Compulsory acquisition - approval of guarantee

Oslo Børs, in capacity as take-over supervisory authority, has approved payment guarantee pursuant to the Securities Trading Act section 6-22 3rd sub-section no. 3 in connection with compulsory acquisition of shares in Adevinta ASA without preceding mandatory offer. In this respect, Oslo Børs has also considered the other relevant conditions applicable for the exemption to present a mandatory offer pursuant to the Securities Trading Act section 6-22 3rd sub-section.

Aurelia Bidco Norway AS has resolved to effect a compulsory acquisition of the shares in Adevinta ASA not already held by Aurelia Bidco Norway AS or its wholly-owned subsidiary, Aurelia Bidco 1 Norway AS, pursuant to the Public Limited Liability Companies Act section 4-25.

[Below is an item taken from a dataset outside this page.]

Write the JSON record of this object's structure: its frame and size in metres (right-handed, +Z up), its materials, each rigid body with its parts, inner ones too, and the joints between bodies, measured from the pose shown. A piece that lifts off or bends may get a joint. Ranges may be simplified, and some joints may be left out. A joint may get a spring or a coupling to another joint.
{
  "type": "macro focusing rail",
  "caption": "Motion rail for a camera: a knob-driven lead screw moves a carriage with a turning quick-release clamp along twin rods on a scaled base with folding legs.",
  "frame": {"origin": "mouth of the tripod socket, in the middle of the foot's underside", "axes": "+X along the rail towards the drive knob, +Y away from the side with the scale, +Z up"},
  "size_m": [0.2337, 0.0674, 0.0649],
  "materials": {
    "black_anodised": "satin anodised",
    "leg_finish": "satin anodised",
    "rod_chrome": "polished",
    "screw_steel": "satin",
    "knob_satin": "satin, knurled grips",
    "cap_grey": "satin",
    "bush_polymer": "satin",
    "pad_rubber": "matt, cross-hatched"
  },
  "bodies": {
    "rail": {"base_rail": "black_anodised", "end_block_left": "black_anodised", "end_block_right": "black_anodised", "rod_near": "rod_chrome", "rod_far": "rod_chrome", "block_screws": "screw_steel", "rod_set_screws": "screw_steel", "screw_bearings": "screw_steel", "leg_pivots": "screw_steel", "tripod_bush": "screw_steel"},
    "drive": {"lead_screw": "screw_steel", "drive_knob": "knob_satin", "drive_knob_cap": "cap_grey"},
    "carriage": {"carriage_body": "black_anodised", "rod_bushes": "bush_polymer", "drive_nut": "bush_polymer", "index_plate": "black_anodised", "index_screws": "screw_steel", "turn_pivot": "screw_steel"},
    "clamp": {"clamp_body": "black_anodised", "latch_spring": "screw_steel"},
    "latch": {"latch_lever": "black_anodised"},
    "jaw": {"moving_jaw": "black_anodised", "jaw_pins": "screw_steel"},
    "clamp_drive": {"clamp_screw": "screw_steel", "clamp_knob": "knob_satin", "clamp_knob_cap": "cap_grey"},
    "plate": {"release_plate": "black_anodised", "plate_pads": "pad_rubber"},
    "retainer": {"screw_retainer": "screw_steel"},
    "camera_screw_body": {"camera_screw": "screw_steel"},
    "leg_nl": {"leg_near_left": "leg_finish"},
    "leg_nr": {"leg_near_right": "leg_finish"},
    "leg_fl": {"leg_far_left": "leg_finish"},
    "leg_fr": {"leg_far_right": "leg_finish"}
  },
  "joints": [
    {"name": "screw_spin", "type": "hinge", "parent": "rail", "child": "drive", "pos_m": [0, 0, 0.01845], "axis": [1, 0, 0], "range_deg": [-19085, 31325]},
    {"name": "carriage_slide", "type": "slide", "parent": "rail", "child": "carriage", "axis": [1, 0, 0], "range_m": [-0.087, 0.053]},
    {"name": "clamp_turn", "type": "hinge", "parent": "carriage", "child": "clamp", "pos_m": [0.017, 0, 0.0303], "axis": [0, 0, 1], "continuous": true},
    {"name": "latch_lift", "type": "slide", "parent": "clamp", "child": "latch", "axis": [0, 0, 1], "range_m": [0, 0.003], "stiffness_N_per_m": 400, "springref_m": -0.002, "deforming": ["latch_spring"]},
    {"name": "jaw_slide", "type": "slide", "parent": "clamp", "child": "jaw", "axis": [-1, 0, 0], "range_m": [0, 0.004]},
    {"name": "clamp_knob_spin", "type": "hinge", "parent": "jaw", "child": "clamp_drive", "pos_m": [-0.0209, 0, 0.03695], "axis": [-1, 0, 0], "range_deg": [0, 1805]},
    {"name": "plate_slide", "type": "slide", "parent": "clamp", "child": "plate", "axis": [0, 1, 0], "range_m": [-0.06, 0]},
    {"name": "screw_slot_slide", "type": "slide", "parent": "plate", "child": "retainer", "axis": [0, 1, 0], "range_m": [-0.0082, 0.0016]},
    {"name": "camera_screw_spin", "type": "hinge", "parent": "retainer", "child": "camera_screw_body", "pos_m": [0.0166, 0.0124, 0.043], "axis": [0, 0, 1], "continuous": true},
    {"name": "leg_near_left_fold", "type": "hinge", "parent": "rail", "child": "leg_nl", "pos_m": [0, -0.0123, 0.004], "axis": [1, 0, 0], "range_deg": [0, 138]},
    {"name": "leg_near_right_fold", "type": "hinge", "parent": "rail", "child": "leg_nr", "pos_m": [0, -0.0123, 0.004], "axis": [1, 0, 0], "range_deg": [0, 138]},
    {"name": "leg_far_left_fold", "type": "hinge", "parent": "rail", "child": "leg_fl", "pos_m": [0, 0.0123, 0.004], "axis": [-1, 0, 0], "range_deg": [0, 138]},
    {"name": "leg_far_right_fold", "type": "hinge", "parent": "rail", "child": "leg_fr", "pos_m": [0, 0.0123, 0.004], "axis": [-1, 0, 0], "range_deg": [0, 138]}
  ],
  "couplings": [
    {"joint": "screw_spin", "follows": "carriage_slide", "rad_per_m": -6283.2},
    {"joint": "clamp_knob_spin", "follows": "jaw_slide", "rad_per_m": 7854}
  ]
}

The price offered under the compulsory acquisition is NOK 115 per share, which would have been the minimum offer price for a mandatory offer from Aurelia Bidco Norway AS to the shareholders of Adevinta ASA.

Attached is a copy of the guarantee document issued by DNB Bank ASA for the benefit of those that are subject to the compulsory acquisition. The guarantee document includes, amongst others, information on the deadline for presenting claims under the guarantee, the address for delivery of claims and the documentation that must be submitted.